Repost of publication on The Sun Daily on 28 December 2020.
EXPECT the Inland Revenue Board (IRB) to increase substantially the volume of tax audits in 2021. The intention is twofold: To meet the 2021 target of RM132 billion and to educate taxpayers to improve their compliance with the tax laws.

Although the IRB is accommodative to taxpayers, the climate has changed where the IRB is more thorough in carrying out their scrutiny and identifying issues. They are also firmer in holding their positions and are prepared to take the issues to court.

It is very important that a tax audit is handled correctly. Once an assessment is issued, the taxpayer must pay the tax within 30 days of the issuance of the assessment and thereafter litigate in the courts which will take many years to resolve. In most cases where there are tax adjustments, there will be penalties to accompany the tax assessment. This can range from 25% to 100%. This puts the taxpayer at a severe cash disadvantage even though the taxpayer has grounds to support his position.

Communication and evidence is the answer

The majority of taxpayers file their tax returns diligently in accordance with the tax laws. Disputes arise in tax audits where the IRB may not be aware of the background facts such as the business model or the circumstances surrounding the particular transaction. Therefore, it is important that the taxpayer provides full information and evidence to support his position. It is equally important to communicate continuously with the tax officials to find out their concerns and address them immediately before they move in a different direction.

There is a need for two-way communication. Disputes arise frequently because either one of the parties does not communicate or does not share the other party’s views.

Taxpayers cannot assume that the information contained in the tax returns or the accounts will be sufficient for the tax auditor. It is extremely important that more than sufficient evidence is provided right at the beginning of the audit to ensure the IRB understands the circumstance under which the tax return was prepared.
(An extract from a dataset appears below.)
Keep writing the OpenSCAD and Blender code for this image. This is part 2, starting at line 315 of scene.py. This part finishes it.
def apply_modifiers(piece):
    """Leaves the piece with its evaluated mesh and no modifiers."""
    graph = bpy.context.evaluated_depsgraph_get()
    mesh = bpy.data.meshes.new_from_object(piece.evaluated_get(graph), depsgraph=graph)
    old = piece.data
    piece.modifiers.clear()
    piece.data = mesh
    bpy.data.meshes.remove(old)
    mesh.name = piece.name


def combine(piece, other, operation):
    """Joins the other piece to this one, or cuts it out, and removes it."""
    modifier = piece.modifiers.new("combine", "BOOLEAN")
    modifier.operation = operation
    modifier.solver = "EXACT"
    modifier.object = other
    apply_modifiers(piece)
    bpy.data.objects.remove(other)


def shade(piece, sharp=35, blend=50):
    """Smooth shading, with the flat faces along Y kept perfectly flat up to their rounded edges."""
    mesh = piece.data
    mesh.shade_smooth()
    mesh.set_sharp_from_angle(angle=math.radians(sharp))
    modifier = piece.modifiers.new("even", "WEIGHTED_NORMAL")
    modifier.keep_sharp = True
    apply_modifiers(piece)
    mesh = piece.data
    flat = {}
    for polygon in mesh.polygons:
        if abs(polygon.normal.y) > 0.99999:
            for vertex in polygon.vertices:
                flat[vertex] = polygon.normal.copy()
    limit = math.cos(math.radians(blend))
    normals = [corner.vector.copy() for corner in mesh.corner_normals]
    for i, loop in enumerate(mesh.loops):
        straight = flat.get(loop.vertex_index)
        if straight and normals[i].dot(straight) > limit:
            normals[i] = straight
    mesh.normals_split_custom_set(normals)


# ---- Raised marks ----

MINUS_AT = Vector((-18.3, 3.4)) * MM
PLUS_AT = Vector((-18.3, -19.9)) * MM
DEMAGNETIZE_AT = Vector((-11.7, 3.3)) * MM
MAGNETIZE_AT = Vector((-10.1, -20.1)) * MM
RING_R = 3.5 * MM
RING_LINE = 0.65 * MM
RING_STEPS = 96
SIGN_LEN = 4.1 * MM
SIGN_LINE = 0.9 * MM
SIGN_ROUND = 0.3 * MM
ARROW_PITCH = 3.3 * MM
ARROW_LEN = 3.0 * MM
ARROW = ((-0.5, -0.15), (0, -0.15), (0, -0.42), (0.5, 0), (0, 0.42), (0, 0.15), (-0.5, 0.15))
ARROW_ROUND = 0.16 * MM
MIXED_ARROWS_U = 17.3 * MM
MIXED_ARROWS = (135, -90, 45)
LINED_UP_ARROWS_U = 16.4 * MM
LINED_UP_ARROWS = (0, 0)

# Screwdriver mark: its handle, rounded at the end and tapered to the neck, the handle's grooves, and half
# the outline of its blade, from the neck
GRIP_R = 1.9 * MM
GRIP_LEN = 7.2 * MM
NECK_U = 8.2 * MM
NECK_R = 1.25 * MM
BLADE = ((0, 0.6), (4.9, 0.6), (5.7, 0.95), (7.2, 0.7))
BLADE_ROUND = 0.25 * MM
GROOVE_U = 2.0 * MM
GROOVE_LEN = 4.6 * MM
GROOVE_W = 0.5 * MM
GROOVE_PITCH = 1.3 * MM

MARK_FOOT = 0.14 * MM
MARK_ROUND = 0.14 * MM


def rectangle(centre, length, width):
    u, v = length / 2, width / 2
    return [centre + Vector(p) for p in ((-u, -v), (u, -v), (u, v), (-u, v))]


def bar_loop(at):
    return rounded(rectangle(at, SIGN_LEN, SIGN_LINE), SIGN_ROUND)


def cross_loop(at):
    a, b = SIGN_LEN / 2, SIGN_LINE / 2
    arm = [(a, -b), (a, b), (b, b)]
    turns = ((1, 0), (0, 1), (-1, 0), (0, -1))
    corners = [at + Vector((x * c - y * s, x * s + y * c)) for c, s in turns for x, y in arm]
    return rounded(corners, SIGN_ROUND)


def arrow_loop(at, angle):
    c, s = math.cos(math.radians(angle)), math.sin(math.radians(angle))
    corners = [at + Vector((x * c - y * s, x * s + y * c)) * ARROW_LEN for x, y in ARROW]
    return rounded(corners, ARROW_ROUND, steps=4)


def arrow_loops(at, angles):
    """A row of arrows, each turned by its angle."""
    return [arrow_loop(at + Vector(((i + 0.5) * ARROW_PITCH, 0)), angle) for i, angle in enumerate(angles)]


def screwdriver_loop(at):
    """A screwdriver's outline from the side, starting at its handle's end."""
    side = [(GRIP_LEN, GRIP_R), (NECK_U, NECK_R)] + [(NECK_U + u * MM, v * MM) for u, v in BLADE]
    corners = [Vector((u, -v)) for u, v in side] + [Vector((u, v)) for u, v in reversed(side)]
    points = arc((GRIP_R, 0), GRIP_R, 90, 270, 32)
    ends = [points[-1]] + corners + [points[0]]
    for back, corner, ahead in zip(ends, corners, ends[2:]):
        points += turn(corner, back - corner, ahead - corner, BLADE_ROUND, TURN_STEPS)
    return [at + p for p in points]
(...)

Keeping records is crucial

In many cases, the lack of records in recording the positions taken in the tax return puts the taxpayers in a disadvantage because audits occur many years after the returns have been filed. Many taxpayers cannot recollect the reasons for taking the positions, and records to support such positions are usually missing. Unfortunately, this allows the IRB to raise assessments which the taxpayer will have difficulty defending.

Tax authorities are not always correct

Where the taxpayer has sufficient evidence and support in law, he should ensure that this is communicated to the tax officials and, if necessary, provide explanation on the tax laws, case laws to ensure that his intention is understood. This is to ensure that both parties do not unnecessarily spend time litigating in the courts.

How to close the audit?

In practice, the majority of the cases are settled at the IRB level through negotiations. It is best that discussions and negotiations be held with the tax officials before they issue an assessment.

In the event an assessment is issued, there is still room for settling the case without going to the courts through the Dispute Resolution (DRP) process. This is another opportunity to present your case to an independent group of officers from the IRB. In practice, the DRP is willing to mediate between the taxpayer and the IRB to resolve matters amicably.